Allow others to be who they are. Allow yourself to be who you are. Don't force situations. Solutions will emerge. Uncertainty is reality — embrace it.
- Sue Fitzmaurice
I’ve learned that things don’t always turn out the way I planned it, or people — the way I thought they should be. Everything boils down to choice. Everyone is entitled to their own choices, regardless of how much, how loud, how truthful, how loving or how profound you may speak. Realize that people only understand from their level of perception. They only hear what they want to hear. You can’t control how others receive your energy. Anything you do or say gets filtered through the lens of whatever personal issues they are going through at the moment. Refuse to be offended. When people ignore, or are mean or rude to you, they’re revealing themselves. They’re telling you that which is within them; not what’s within you. Respect boundaries. Don’t react. Don’t force. Don’t control.

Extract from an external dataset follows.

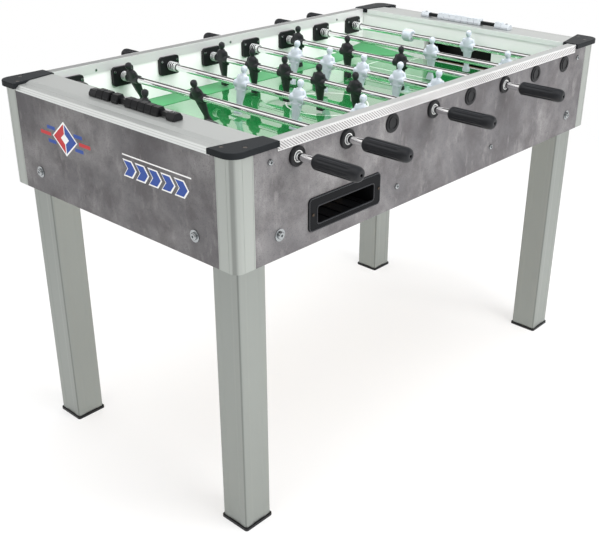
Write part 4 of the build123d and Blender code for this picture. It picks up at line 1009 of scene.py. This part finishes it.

Just because you’re offended doesn’t mean you’re right, no matter what you think it is. There is no point in winning an argument and in the end lose the battle. This is not about you. It is never about you. Take nothing personally. If you love, love truly, love unconditionally. Once you’ve figured out that you are not living their lives, a lot more will begin to make sense after that. When you find yourself pushing and shoving, hoping to change the things that are out of your control, summon all your strength and let it go. Then keep doing your thing with as much integrity and love as possible. Everything will work out exactly how and when it is supposed to. Trust the process.